Stress can be like a horse that drives you, or it can leave you feeling trampled. The primary difference is perspective.
You might recognize some of the following physical cues:
- Accelerated Heart Rate
- Perspiration
- Short Breath
- Tunnel Vision
- Tense Stomach
These observable symptoms are indicators that your hypothalamus, specifically its medial zone, has begun to put you into anti-predatory defensive mode (aka “fight or flight.")
Kelly McGonigal, Stanford Psychologist and author of “The Upside of Stress” had spent years telling people to avoid stress. Stress, after all, has a correlation with heart conditions and other fatal complications.

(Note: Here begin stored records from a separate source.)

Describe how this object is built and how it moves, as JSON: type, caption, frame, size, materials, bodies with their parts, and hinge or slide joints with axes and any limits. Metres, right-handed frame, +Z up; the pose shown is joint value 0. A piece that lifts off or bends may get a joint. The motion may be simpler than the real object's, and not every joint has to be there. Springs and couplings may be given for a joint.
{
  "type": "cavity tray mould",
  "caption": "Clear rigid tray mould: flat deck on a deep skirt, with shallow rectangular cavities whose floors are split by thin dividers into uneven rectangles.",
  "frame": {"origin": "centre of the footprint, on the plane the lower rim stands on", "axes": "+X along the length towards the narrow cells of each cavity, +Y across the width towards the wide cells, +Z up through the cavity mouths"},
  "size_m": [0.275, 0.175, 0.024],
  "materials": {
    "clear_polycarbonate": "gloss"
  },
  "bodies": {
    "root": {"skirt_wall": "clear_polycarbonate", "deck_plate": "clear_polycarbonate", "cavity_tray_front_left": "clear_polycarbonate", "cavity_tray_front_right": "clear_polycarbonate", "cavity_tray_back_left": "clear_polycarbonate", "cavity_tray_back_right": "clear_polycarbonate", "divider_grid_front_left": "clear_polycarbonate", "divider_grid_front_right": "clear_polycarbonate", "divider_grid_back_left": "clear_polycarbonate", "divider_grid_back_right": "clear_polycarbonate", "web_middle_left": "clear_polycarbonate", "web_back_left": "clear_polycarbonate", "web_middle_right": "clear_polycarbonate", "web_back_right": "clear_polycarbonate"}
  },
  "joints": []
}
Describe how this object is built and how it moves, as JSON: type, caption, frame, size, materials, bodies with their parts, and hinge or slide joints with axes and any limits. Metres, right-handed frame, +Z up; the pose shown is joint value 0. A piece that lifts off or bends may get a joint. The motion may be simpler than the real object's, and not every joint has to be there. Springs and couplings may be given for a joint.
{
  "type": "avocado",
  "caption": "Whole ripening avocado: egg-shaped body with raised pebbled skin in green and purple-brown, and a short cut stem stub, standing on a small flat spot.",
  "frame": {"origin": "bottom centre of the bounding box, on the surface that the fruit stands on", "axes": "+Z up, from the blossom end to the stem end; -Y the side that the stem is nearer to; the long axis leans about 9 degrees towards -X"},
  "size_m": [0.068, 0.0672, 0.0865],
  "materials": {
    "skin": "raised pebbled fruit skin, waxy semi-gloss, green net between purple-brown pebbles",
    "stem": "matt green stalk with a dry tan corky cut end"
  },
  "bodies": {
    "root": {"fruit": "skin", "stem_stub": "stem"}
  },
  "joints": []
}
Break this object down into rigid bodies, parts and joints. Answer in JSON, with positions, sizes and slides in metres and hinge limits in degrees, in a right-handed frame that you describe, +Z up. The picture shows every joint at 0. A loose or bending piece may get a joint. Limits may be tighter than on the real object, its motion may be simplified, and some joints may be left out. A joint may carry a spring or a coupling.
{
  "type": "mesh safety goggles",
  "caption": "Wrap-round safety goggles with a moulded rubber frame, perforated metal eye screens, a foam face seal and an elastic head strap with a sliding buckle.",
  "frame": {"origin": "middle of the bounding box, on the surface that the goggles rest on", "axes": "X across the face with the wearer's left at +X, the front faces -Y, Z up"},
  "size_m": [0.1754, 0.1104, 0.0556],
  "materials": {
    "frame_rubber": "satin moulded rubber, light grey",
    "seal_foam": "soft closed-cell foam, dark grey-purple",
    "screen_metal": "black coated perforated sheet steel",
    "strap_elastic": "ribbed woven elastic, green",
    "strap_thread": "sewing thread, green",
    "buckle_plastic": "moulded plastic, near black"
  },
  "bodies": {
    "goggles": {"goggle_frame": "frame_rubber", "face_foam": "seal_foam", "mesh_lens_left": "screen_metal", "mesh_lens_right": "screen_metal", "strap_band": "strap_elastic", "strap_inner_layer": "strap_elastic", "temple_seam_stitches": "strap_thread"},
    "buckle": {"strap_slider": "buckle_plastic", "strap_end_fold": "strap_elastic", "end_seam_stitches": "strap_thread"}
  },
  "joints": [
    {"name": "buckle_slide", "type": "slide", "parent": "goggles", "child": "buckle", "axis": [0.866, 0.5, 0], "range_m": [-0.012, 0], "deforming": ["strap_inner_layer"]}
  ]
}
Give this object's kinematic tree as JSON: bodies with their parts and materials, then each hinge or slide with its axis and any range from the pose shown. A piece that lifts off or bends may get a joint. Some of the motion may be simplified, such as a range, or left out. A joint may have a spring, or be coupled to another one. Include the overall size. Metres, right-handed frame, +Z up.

But, after ten years of coaching people away from stress, a study of 30,000 individuals provoked her to reconsider her demonization of stress.
Put simply, she began to observe that people’s perspective towards stress made a world of difference: 43% of people who thought negatively about stress had higher mortality rates than the rest of the study. The people who thought positively about stress had the lowest health risks through the eight years of study.
Kind of like Schrodinger’s Cat, stress is what you think it is.
If you imagine those cues as a crushed heart, your sweat as failure, your breath as weakness, you narrow vision as mortal danger, and your tight stomach as paralysis -- stress will have a negative cumulative effect on you over your lifetime.
But...if you gain a greater perspective on stress and those observable physical cues, you can make a significant shift that transforms stress from a liability to an asset. The symptoms of stress share many of the biophysical symptoms that accompany joy, courage, and athletic performance.
Think of dancing, karaoke, or swimming.
These three activities are great for your mental well-being! These activities can accelerate your heart, impact your breathing, and alter your vision as well, but instead of perceiving imminent doom, you might perceive the following:
- Your pulsing heart is your friend, confident in your ability, powering your body and limbs.
- Sweat is to keep you cool -- so be cool. Stay calm.
- Your breath is fuel, oxygen for your furnace. Breath deep, because air is life.
- Your altered vision is a super power empowering you to see far, to catch details.
- Your stomach: It’s just tight to remind you of the strength in your core, to remind you of your past challenges and your ability to persevere through the present.
With a little re-wiring, a little shift in perspective, you can turn threats into opportunity and stress into exhilaration. Imagine the possibilities!